== Job ==
Return every record exactly as written.

== Data in this exercise ==
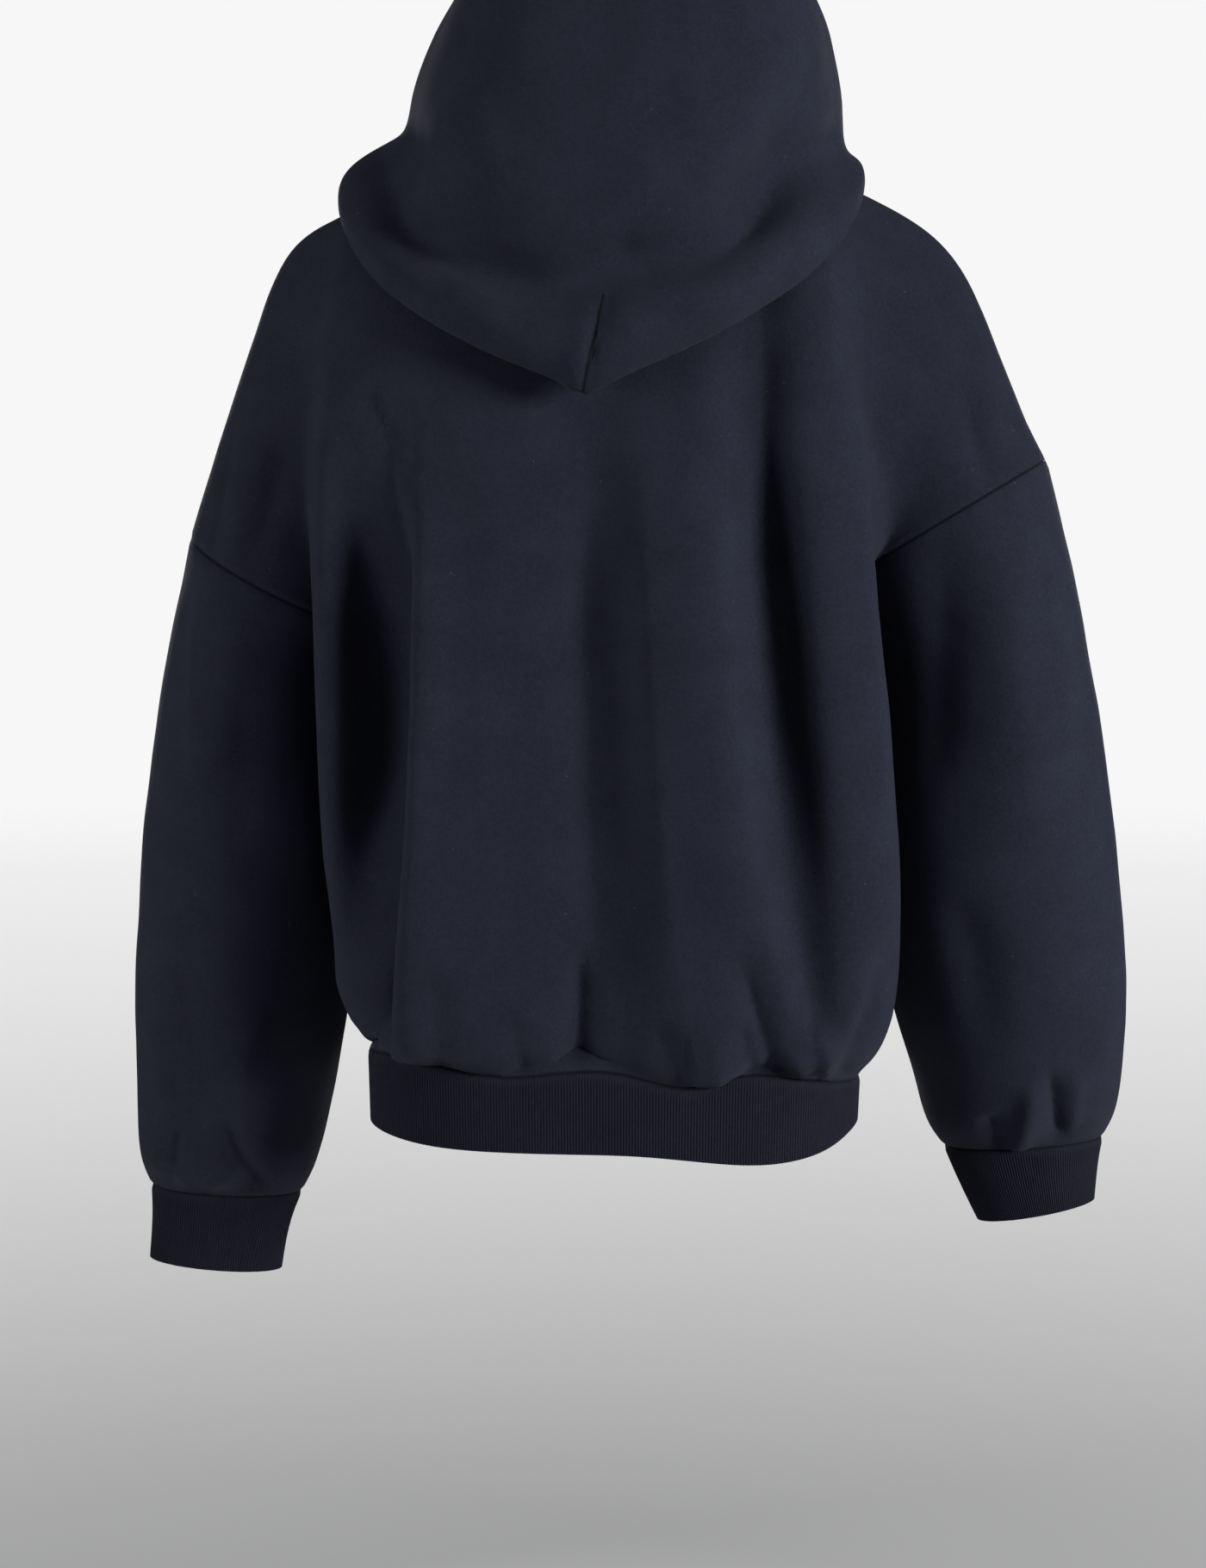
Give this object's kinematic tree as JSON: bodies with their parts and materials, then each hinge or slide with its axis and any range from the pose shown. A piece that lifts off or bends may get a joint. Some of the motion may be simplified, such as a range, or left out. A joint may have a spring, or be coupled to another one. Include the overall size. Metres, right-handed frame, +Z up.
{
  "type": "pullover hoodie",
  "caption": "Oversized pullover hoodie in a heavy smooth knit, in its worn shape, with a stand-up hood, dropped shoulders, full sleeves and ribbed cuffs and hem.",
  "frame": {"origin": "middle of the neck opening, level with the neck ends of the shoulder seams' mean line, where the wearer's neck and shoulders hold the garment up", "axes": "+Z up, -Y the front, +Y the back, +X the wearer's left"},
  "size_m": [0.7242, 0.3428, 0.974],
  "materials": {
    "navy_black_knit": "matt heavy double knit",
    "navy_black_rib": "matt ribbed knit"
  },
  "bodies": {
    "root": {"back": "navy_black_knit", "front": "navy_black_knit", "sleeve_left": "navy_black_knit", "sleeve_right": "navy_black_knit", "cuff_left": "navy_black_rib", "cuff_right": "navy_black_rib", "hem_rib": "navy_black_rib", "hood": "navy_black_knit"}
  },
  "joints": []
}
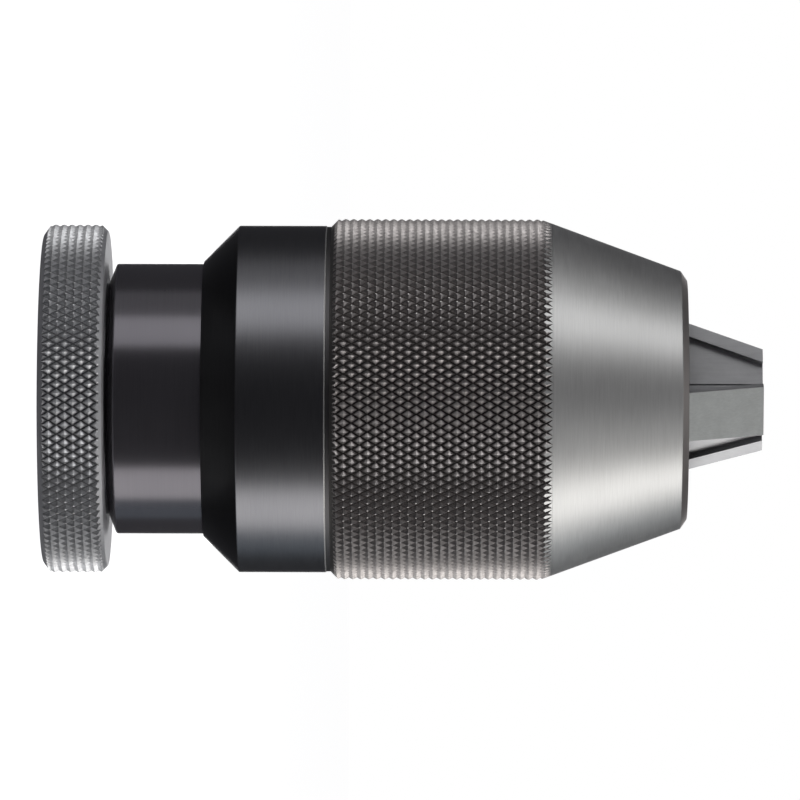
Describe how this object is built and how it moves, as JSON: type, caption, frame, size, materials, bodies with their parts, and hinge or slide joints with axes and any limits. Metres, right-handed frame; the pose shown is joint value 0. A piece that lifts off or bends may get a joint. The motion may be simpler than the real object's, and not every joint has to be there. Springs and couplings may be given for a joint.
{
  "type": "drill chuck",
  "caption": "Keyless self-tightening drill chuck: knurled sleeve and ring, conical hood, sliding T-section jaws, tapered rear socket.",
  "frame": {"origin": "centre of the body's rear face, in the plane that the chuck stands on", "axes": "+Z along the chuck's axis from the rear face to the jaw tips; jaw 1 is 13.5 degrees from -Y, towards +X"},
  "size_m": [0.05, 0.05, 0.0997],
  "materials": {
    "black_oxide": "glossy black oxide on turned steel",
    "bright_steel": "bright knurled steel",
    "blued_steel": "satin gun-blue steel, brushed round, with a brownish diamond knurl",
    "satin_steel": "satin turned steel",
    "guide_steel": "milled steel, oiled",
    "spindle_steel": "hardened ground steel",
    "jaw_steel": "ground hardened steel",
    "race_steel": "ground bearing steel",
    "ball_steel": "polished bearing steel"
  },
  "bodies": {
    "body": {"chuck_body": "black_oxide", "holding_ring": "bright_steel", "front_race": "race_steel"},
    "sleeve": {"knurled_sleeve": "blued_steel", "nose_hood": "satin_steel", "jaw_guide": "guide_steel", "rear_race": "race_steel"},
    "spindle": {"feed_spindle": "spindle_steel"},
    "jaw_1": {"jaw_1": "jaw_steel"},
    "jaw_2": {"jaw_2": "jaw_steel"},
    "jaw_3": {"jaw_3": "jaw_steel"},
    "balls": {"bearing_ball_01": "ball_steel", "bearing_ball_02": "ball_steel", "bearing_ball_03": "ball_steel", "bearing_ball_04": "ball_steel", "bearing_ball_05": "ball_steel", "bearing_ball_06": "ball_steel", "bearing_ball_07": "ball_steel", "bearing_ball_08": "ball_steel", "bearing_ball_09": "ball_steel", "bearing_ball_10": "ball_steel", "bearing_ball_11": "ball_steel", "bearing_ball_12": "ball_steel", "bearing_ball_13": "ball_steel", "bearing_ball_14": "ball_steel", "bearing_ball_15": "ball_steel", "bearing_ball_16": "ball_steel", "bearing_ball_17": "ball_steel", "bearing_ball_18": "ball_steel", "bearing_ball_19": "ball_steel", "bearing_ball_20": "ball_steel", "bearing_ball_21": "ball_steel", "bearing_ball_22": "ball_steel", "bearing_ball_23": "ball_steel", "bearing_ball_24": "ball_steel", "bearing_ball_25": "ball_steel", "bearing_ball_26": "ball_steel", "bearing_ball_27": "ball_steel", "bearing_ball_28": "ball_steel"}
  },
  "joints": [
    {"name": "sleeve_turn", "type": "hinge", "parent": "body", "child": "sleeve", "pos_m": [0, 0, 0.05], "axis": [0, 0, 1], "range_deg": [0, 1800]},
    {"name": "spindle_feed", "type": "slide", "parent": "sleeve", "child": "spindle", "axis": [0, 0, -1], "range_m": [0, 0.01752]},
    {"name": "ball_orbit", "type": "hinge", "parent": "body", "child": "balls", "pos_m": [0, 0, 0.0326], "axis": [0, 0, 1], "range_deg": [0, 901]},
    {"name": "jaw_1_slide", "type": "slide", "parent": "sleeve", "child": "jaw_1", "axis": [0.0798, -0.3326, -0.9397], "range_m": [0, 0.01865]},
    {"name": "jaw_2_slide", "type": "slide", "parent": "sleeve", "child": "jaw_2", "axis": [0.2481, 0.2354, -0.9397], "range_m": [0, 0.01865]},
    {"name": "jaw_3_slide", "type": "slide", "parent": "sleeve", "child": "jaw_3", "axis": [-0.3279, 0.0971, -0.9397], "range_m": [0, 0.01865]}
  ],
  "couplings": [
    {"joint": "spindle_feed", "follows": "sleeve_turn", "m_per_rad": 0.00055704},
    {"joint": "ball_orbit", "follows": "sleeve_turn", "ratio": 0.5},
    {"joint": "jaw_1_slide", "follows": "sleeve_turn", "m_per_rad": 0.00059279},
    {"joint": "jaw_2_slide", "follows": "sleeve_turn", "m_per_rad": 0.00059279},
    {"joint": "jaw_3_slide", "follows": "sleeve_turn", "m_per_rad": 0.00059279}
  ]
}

== Output below ==
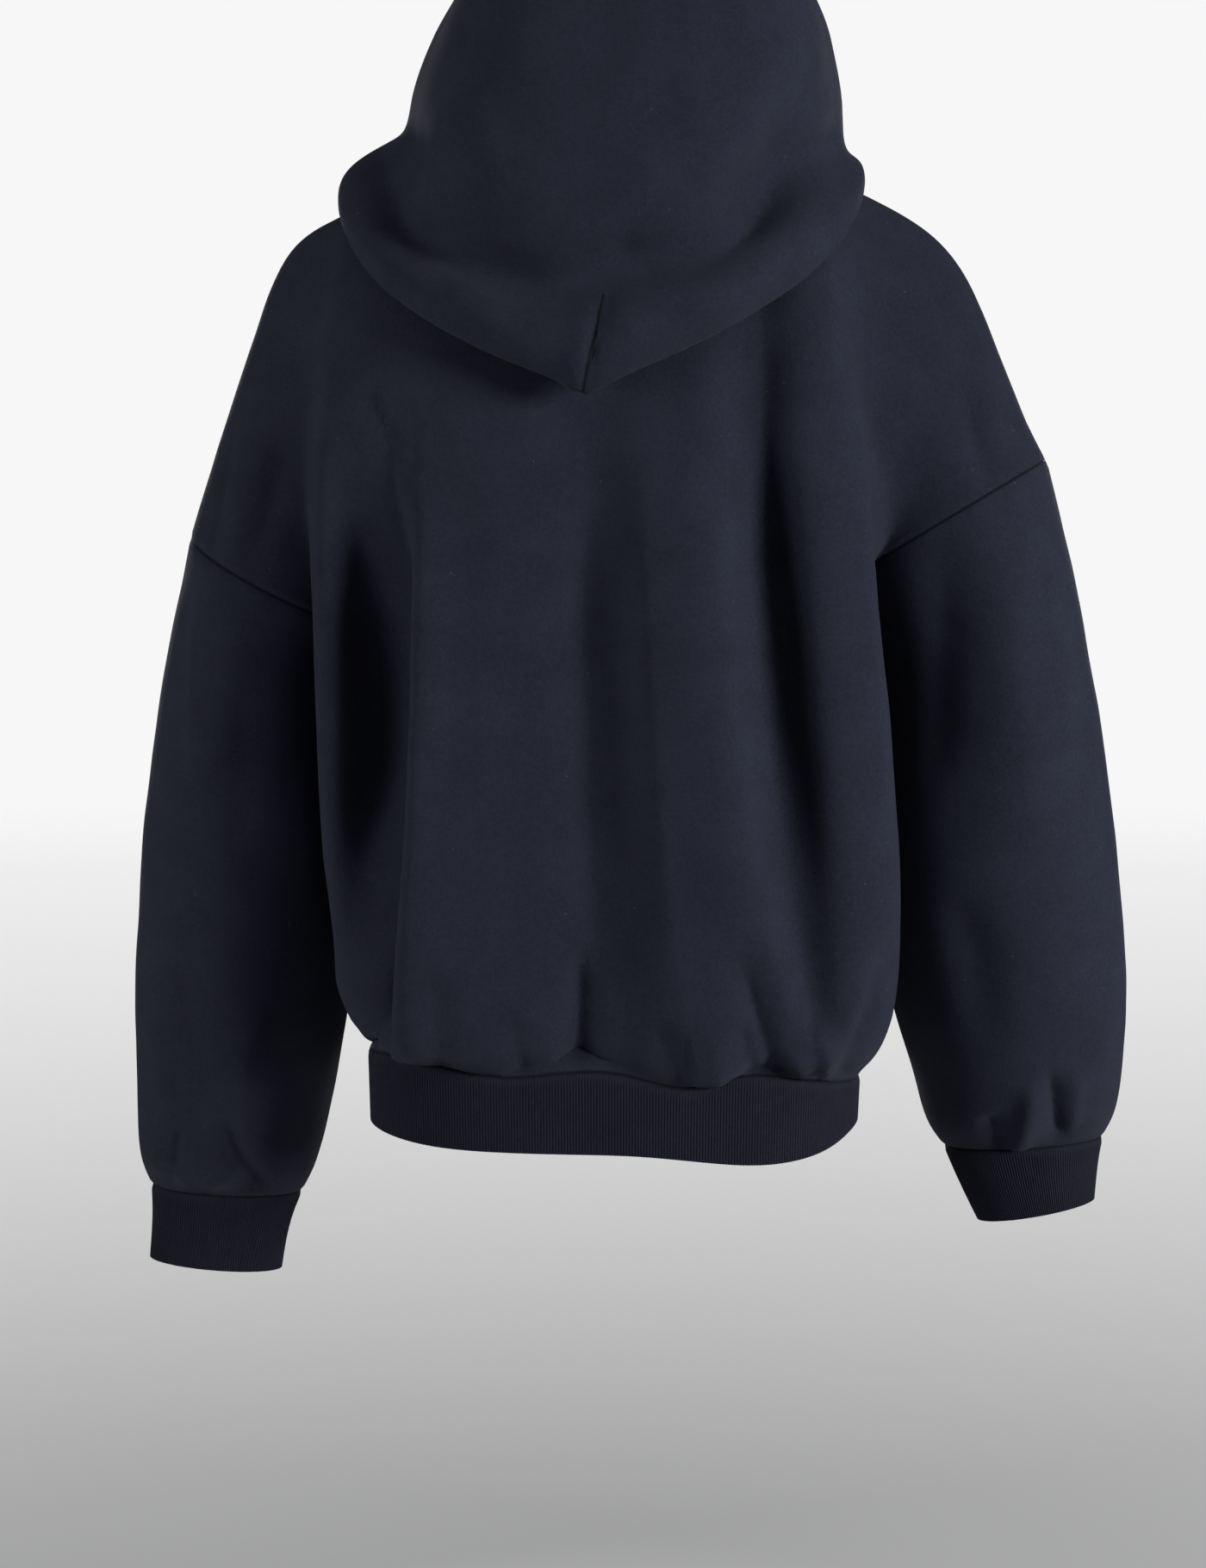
Give this object's kinematic tree as JSON: bodies with their parts and materials, then each hinge or slide with its axis and any range from the pose shown. A piece that lifts off or bends may get a joint. Some of the motion may be simplified, such as a range, or left out. A joint may have a spring, or be coupled to another one. Include the overall size. Metres, right-handed frame, +Z up.
{
  "type": "pullover hoodie",
  "caption": "Oversized pullover hoodie in a heavy smooth knit, in its worn shape, with a stand-up hood, dropped shoulders, full sleeves and ribbed cuffs and hem.",
  "frame": {"origin": "middle of the neck opening, level with the neck ends of the shoulder seams' mean line, where the wearer's neck and shoulders hold the garment up", "axes": "+Z up, -Y the front, +Y the back, +X the wearer's left"},
  "size_m": [0.7242, 0.3428, 0.974],
  "materials": {
    "navy_black_knit": "matt heavy double knit",
    "navy_black_rib": "matt ribbed knit"
  },
  "bodies": {
    "root": {"back": "navy_black_knit", "front": "navy_black_knit", "sleeve_left": "navy_black_knit", "sleeve_right": "navy_black_knit", "cuff_left": "navy_black_rib", "cuff_right": "navy_black_rib", "hem_rib": "navy_black_rib", "hood": "navy_black_knit"}
  },
  "joints": []
}
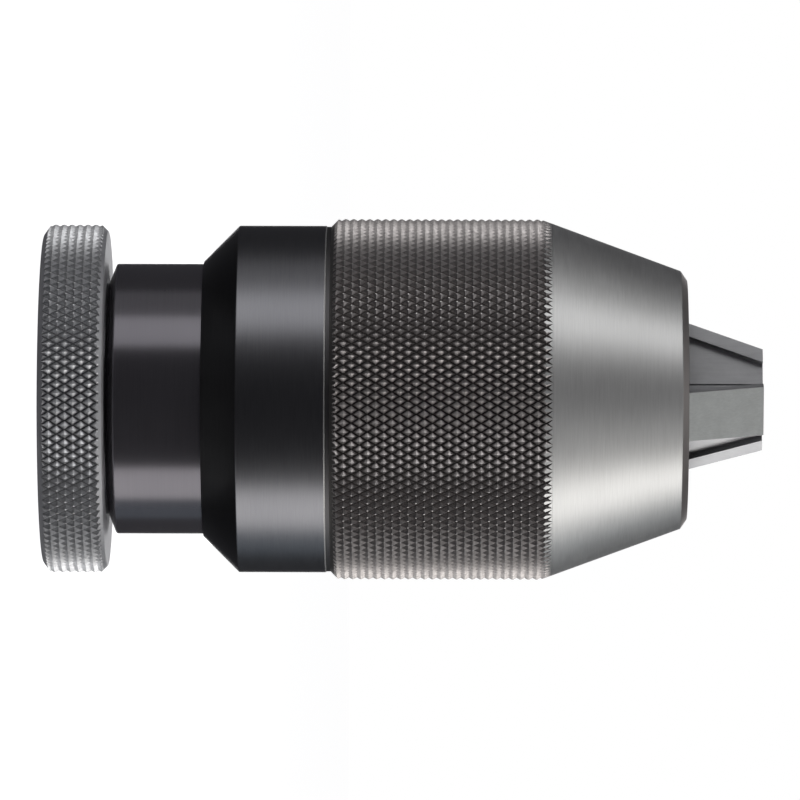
Describe how this object is built and how it moves, as JSON: type, caption, frame, size, materials, bodies with their parts, and hinge or slide joints with axes and any limits. Metres, right-handed frame; the pose shown is joint value 0. A piece that lifts off or bends may get a joint. The motion may be simpler than the real object's, and not every joint has to be there. Springs and couplings may be given for a joint.
{
  "type": "drill chuck",
  "caption": "Keyless self-tightening drill chuck: knurled sleeve and ring, conical hood, sliding T-section jaws, tapered rear socket.",
  "frame": {"origin": "centre of the body's rear face, in the plane that the chuck stands on", "axes": "+Z along the chuck's axis from the rear face to the jaw tips; jaw 1 is 13.5 degrees from -Y, towards +X"},
  "size_m": [0.05, 0.05, 0.0997],
  "materials": {
    "black_oxide": "glossy black oxide on turned steel",
    "bright_steel": "bright knurled steel",
    "blued_steel": "satin gun-blue steel, brushed round, with a brownish diamond knurl",
    "satin_steel": "satin turned steel",
    "guide_steel": "milled steel, oiled",
    "spindle_steel": "hardened ground steel",
    "jaw_steel": "ground hardened steel",
    "race_steel": "ground bearing steel",
    "ball_steel": "polished bearing steel"
  },
  "bodies": {
    "body": {"chuck_body": "black_oxide", "holding_ring": "bright_steel", "front_race": "race_steel"},
    "sleeve": {"knurled_sleeve": "blued_steel", "nose_hood": "satin_steel", "jaw_guide": "guide_steel", "rear_race": "race_steel"},
    "spindle": {"feed_spindle": "spindle_steel"},
    "jaw_1": {"jaw_1": "jaw_steel"},
    "jaw_2": {"jaw_2": "jaw_steel"},
    "jaw_3": {"jaw_3": "jaw_steel"},
    "balls": {"bearing_ball_01": "ball_steel", "bearing_ball_02": "ball_steel", "bearing_ball_03": "ball_steel", "bearing_ball_04": "ball_steel", "bearing_ball_05": "ball_steel", "bearing_ball_06": "ball_steel", "bearing_ball_07": "ball_steel", "bearing_ball_08": "ball_steel", "bearing_ball_09": "ball_steel", "bearing_ball_10": "ball_steel", "bearing_ball_11": "ball_steel", "bearing_ball_12": "ball_steel", "bearing_ball_13": "ball_steel", "bearing_ball_14": "ball_steel", "bearing_ball_15": "ball_steel", "bearing_ball_16": "ball_steel", "bearing_ball_17": "ball_steel", "bearing_ball_18": "ball_steel", "bearing_ball_19": "ball_steel", "bearing_ball_20": "ball_steel", "bearing_ball_21": "ball_steel", "bearing_ball_22": "ball_steel", "bearing_ball_23": "ball_steel", "bearing_ball_24": "ball_steel", "bearing_ball_25": "ball_steel", "bearing_ball_26": "ball_steel", "bearing_ball_27": "ball_steel", "bearing_ball_28": "ball_steel"}
  },
  "joints": [
    {"name": "sleeve_turn", "type": "hinge", "parent": "body", "child": "sleeve", "pos_m": [0, 0, 0.05], "axis": [0, 0, 1], "range_deg": [0, 1800]},
    {"name": "spindle_feed", "type": "slide", "parent": "sleeve", "child": "spindle", "axis": [0, 0, -1], "range_m": [0, 0.01752]},
    {"name": "ball_orbit", "type": "hinge", "parent": "body", "child": "balls", "pos_m": [0, 0, 0.0326], "axis": [0, 0, 1], "range_deg": [0, 901]},
    {"name": "jaw_1_slide", "type": "slide", "parent": "sleeve", "child": "jaw_1", "axis": [0.0798, -0.3326, -0.9397], "range_m": [0, 0.01865]},
    {"name": "jaw_2_slide", "type": "slide", "parent": "sleeve", "child": "jaw_2", "axis": [0.2481, 0.2354, -0.9397], "range_m": [0, 0.01865]},
    {"name": "jaw_3_slide", "type": "slide", "parent": "sleeve", "child": "jaw_3", "axis": [-0.3279, 0.0971, -0.9397], "range_m": [0, 0.01865]}
  ],
  "couplings": [
    {"joint": "spindle_feed", "follows": "sleeve_turn", "m_per_rad": 0.00055704},
    {"joint": "ball_orbit", "follows": "sleeve_turn", "ratio": 0.5},
    {"joint": "jaw_1_slide", "follows": "sleeve_turn", "m_per_rad": 0.00059279},
    {"joint": "jaw_2_slide", "follows": "sleeve_turn", "m_per_rad": 0.00059279},
    {"joint": "jaw_3_slide", "follows": "sleeve_turn", "m_per_rad": 0.00059279}
  ]
}